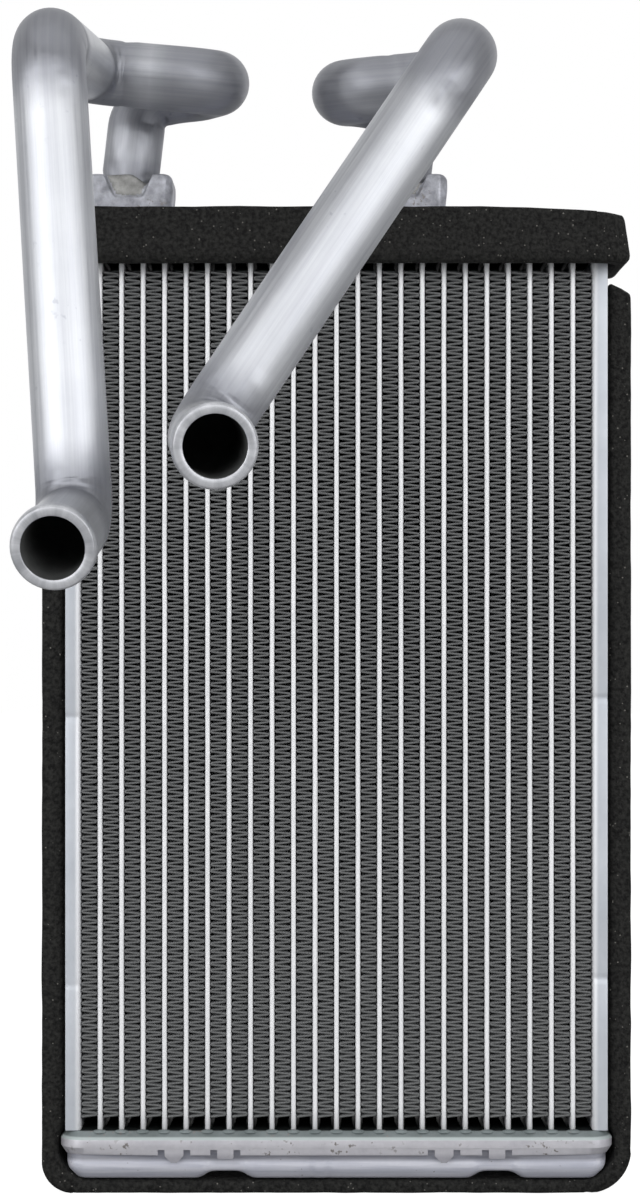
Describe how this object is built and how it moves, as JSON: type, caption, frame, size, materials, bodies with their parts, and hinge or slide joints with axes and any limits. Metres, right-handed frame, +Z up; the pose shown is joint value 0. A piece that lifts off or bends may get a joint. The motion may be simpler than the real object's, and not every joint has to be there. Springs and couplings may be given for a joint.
{
  "type": "heater core",
  "caption": "Brazed aluminium cabin heater core with flat tubes, folded fins, end tanks, two bent coolant pipes and foam seals.",
  "frame": {"origin": "middle of the underside of the bottom seal, at half the core's depth", "axes": "+X across the core to the right as seen from the pipe mouths, +Y from the pipe mouths through the core to the back, +Z up along the tubes to the tank with the pipes"},
  "size_m": [0.146, 0.1756, 0.2831],
  "materials": {
    "tube_aluminium": "bright clad sheet, satin",
    "fin_aluminium": "thin folded sheet, dull grey",
    "brazed_aluminium": "matte after furnace brazing, small stains",
    "pipe_aluminium": "drawn tube, satin with fine streaks",
    "seal_foam": "black cellular foam, matte"
  },
  "bodies": {
    "root": {"tube_01": "tube_aluminium", "tube_02": "tube_aluminium", "tube_03": "tube_aluminium", "tube_04": "tube_aluminium", "tube_05": "tube_aluminium", "tube_06": "tube_aluminium", "tube_07": "tube_aluminium", "tube_08": "tube_aluminium", "tube_09": "tube_aluminium", "tube_10": "tube_aluminium", "tube_11": "tube_aluminium", "tube_12": "tube_aluminium", "tube_13": "tube_aluminium", "tube_14": "tube_aluminium", "tube_15": "tube_aluminium", "tube_16": "tube_aluminium", "tube_17": "tube_aluminium", "tube_18": "tube_aluminium", "tube_19": "tube_aluminium", "tube_20": "tube_aluminium", "tube_21": "tube_aluminium", "tube_22": "tube_aluminium", "tube_23": "tube_aluminium", "fin_01": "fin_aluminium", "fin_02": "fin_aluminium", "fin_03": "fin_aluminium", "fin_04": "fin_aluminium", "fin_05": "fin_aluminium", "fin_06": "fin_aluminium", "fin_07": "fin_aluminium", "fin_08": "fin_aluminium", "fin_09": "fin_aluminium", "fin_10": "fin_aluminium", "fin_11": "fin_aluminium", "fin_12": "fin_aluminium", "fin_13": "fin_aluminium", "fin_14": "fin_aluminium", "fin_15": "fin_aluminium", "fin_16": "fin_aluminium", "fin_17": "fin_aluminium", "fin_18": "fin_aluminium", "fin_19": "fin_aluminium", "fin_20": "fin_aluminium", "fin_21": "fin_aluminium", "fin_22": "fin_aluminium", "fin_23": "fin_aluminium", "fin_24": "fin_aluminium", "side_plate_left": "brazed_aluminium", "side_plate_right": "brazed_aluminium", "header_bottom": "brazed_aluminium", "header_top": "brazed_aluminium", "tank_bottom": "brazed_aluminium", "tank_top": "brazed_aluminium", "tank_partition": "brazed_aluminium", "pipe_saddle_left": "brazed_aluminium", "pipe_saddle_right": "brazed_aluminium", "pipe_left": "pipe_aluminium", "pipe_right": "pipe_aluminium", "seal_top": "seal_foam", "seal_perimeter": "seal_foam"}
  },
  "joints": []
}
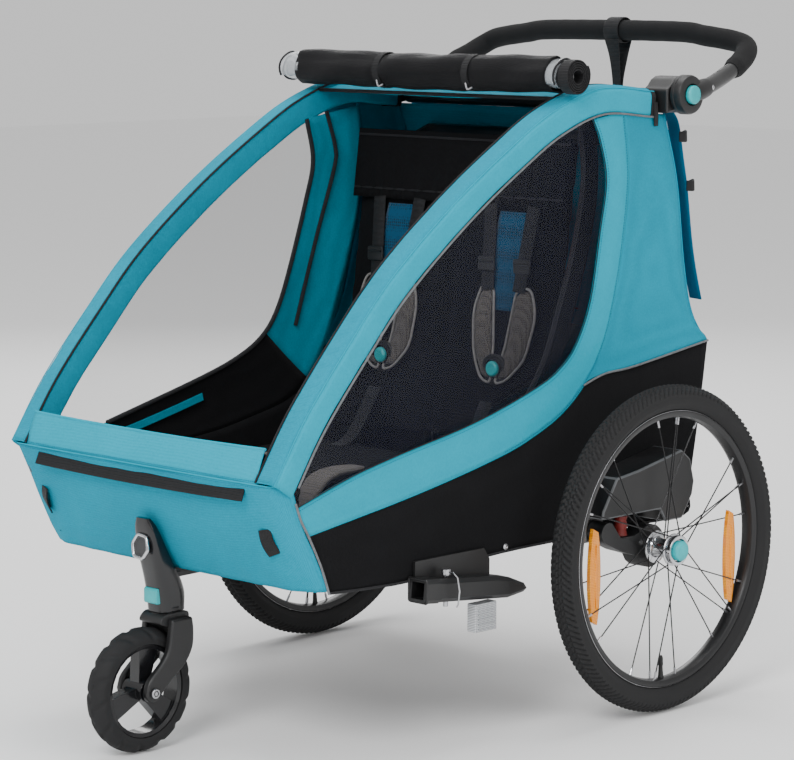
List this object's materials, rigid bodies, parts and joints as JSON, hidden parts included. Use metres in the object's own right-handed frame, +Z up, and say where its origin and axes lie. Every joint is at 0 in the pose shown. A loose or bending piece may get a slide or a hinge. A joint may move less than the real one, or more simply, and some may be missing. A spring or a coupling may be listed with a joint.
{
  "type": "child bicycle trailer",
  "caption": "Folding child bicycle trailer with a fabric cabin on an arched frame, spoked side wheels, a swivelling front wheel and a tilting push handlebar.",
  "frame": {"origin": "under the middle of the bounding box, on the ground under the wheels", "axes": "+Z up, -Y towards the nose and the front wheel, +X towards the left wheel, which carries the drawbar receiver"},
  "size_m": [0.823, 1.14, 1.0328],
  "materials": {
    "teal_fabric": "woven polyester, matt",
    "black_fabric": "woven polyester, matt",
    "grey_padding": "padded knit mesh",
    "clear_film": "lightly smoked clear film",
    "black_frame": "black powder coat",
    "hub_metal": "polished hub, dark spokes",
    "plated_steel": "zinc plated",
    "black_plastic": "fine moulded texture",
    "gloss_black_plastic": "glossy moulding",
    "teal_plastic": "satin moulding",
    "tyre_rubber": "treaded rubber",
    "grip_foam": "closed-cell foam",
    "elastomer": "cast polyurethane",
    "reflector": "clear prismatic"
  },
  "bodies": {
    "chassis": {"left_rail": "black_frame", "right_rail": "black_frame", "front_cross_tube": "black_frame", "axle_cross_tube": "black_frame", "rear_cross_tube": "black_frame", "floor_panel": "black_fabric", "seat_base": "black_fabric", "front_panel": "teal_fabric", "left_side_panel": "teal_fabric", "right_side_panel": "teal_fabric", "left_window": "clear_film", "right_window": "clear_film", "left_lower_side": "black_fabric", "right_lower_side": "black_fabric", "rear_panel": "teal_fabric", "lower_rear_panel": "black_fabric", "left_suspension_housing": "black_plastic", "right_suspension_housing": "black_plastic", "left_elastomer": "elastomer", "right_elastomer": "elastomer", "drawbar_receiver": "black_plastic", "side_reflector": "reflector", "front_bracket": "black_plastic"},
    "backrest": {"seat_back": "black_fabric", "left_harness": "grey_padding", "right_harness": "grey_padding"},
    "arch": {"left_arch_tube": "black_frame", "right_arch_tube": "black_frame", "left_arch_sleeve": "teal_fabric", "right_arch_sleeve": "teal_fabric", "top_cross_tube": "black_frame", "cover_roll": "black_fabric", "roof_panel": "teal_fabric", "left_handle_socket": "black_plastic", "right_handle_socket": "black_plastic"},
    "rear_support": {"rear_frame": "black_frame"},
    "handle": {"handlebar": "black_frame", "handlebar_grip": "grip_foam"},
    "strap": {"wrist_strap": "black_fabric"},
    "left_tilt_release": {"left_tilt_button": "teal_plastic"},
    "left_buckle_release": {"left_buckle_button": "teal_plastic"},
    "left_swing": {"left_swing_arm": "black_frame"},
    "left_wheel": {"left_tyre": "tyre_rubber", "left_rim": "black_frame", "left_hub_and_spokes": "hub_metal"},
    "left_wheel_release": {"left_hub_button": "teal_plastic"},
    "right_tilt_release": {"right_tilt_button": "teal_plastic"},
    "right_buckle_release": {"right_buckle_button": "teal_plastic"},
    "right_swing": {"right_swing_arm": "black_frame"},
    "right_wheel": {"right_tyre": "tyre_rubber", "right_rim": "black_frame", "right_hub_and_spokes": "hub_metal"},
    "right_wheel_release": {"right_hub_button": "teal_plastic"},
    "front_release": {"front_release_button": "teal_plastic"},
    "caster": {"caster_fork": "black_plastic", "front_axle_bolt": "plated_steel"},
    "front_spin": {"front_wheel": "gloss_black_plastic", "front_tyre": "tyre_rubber"},
    "lock": {"lock_pin": "plated_steel"},
    "parking_brake": {"brake_pedal": "black_plastic"}
  },
  "joints": [
    {"name": "fold", "type": "hinge", "parent": "chassis", "child": "arch", "pos_m": [0, -0.376, 0.31], "axis": [-1, 0, 0], "range_deg": [0, 38], "deforming": ["left_side_panel", "right_side_panel", "left_window", "right_window", "left_lower_side", "right_lower_side", "rear_panel", "lower_rear_panel", "front_panel"]},
    {"name": "rear_fold", "type": "hinge", "parent": "chassis", "child": "rear_support", "pos_m": [0, 0.385, 0.31], "axis": [1, 0, 0], "range_deg": [0, 62]},
    {"name": "seat_fold", "type": "hinge", "parent": "chassis", "child": "backrest", "pos_m": [0, 0.101, 0.376], "axis": [1, 0, 0], "range_deg": [0, 83]},
    {"name": "handle_tilt", "type": "hinge", "parent": "arch", "child": "handle", "pos_m": [0, 0.35, 0.921], "axis": [1, 0, 0], "range_deg": [-75, 70]},
    {"name": "strap_hang", "type": "hinge", "parent": "handle", "child": "strap", "pos_m": [0, 0.5489, 1.01175], "axis": [1, 0, 0], "range_deg": [-70, 75]},
    {"name": "left_tilt_press", "type": "slide", "parent": "handle", "child": "left_tilt_release", "axis": [-1, 0, 0], "range_m": [0, 0.0035], "stiffness_N_per_m": 400, "springref_m": -0.002},
    {"name": "left_buckle_press", "type": "slide", "parent": "backrest", "child": "left_buckle_release", "axis": [0, 1, 0], "range_m": [0, 0.003], "stiffness_N_per_m": 400, "springref_m": -0.002},
    {"name": "left_suspension", "type": "hinge", "parent": "chassis", "child": "left_swing", "pos_m": [0, 0.14, 0.279], "axis": [1, 0, 0], "range_deg": [0, 8], "stiffness_Nm_per_rad": 60, "springref_deg": -11.46, "deforming": ["left_elastomer"]},
    {"name": "left_wheel_spin", "type": "hinge", "parent": "left_swing", "child": "left_wheel", "pos_m": [0, 0.237, 0.2475], "axis": [1, 0, 0], "continuous": true},
    {"name": "left_hub_press", "type": "slide", "parent": "left_wheel", "child": "left_wheel_release", "axis": [-1, 0, 0], "range_m": [0, 0.003], "stiffness_N_per_m": 400, "springref_m": -0.002},
    {"name": "right_tilt_press", "type": "slide", "parent": "handle", "child": "right_tilt_release", "axis": [1, 0, 0], "range_m": [0, 0.0035], "stiffness_N_per_m": 400, "springref_m": -0.002},
    {"name": "right_buckle_press", "type": "slide", "parent": "backrest", "child": "right_buckle_release", "axis": [0, 1, 0], "range_m": [0, 0.003], "stiffness_N_per_m": 400, "springref_m": -0.002},
    {"name": "right_suspension", "type": "hinge", "parent": "chassis", "child": "right_swing", "pos_m": [0, 0.14, 0.279], "axis": [1, 0, 0], "range_deg": [0, 8], "stiffness_Nm_per_rad": 60, "springref_deg": -11.46, "deforming": ["right_elastomer"]},
    {"name": "right_wheel_spin", "type": "hinge", "parent": "right_swing", "child": "right_wheel", "pos_m": [0, 0.237, 0.2475], "axis": [1, 0, 0], "continuous": true},
    {"name": "right_hub_press", "type": "slide", "parent": "right_wheel", "child": "right_wheel_release", "axis": [1, 0, 0], "range_m": [0, 0.003], "stiffness_N_per_m": 400, "springref_m": -0.002},
    {"name": "front_release_press", "type": "slide", "parent": "chassis", "child": "front_release", "axis": [0, 1, 0], "range_m": [0, 0.004], "stiffness_N_per_m": 400, "springref_m": -0.002},
    {"name": "caster_swivel", "type": "hinge", "parent": "chassis", "child": "caster", "pos_m": [0, -0.427, 0.198], "axis": [0, 0, 1], "continuous": true},
    {"name": "front_wheel_spin", "type": "hinge", "parent": "caster", "child": "front_spin", "pos_m": [0, -0.48, 0.09], "axis": [1, 0, 0], "continuous": true},
    {"name": "lock_pull", "type": "slide", "parent": "chassis", "child": "lock", "axis": [0, 0, 1], "range_m": [0, 0.05]},
    {"name": "brake_press", "type": "hinge", "parent": "chassis", "child": "parking_brake", "pos_m": [0, 0.419, 0.255], "axis": [1, 0, 0], "range_deg": [-25, 0]}
  ],
  "couplings": [
    {"joint": "rear_fold", "follows": "fold", "ratio": 1.6316},
    {"joint": "seat_fold", "follows": "fold", "ratio": 2.1842},
    {"joint": "strap_hang", "follows": "handle_tilt", "ratio": -1}
  ]
}
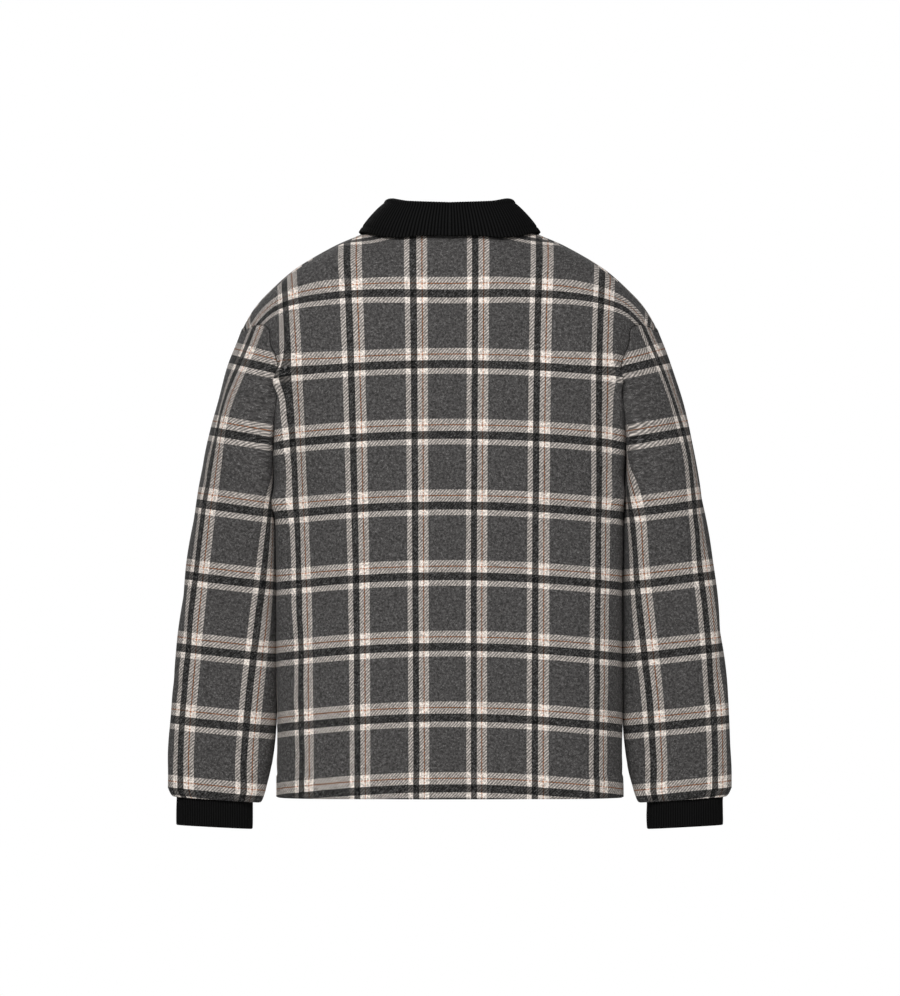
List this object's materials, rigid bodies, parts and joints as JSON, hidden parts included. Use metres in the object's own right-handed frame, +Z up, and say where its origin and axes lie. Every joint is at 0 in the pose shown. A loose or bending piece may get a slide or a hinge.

## [Given instruction]
Give the number of lines containing the word "caption". No other answer is needed.

## [Complete response]
3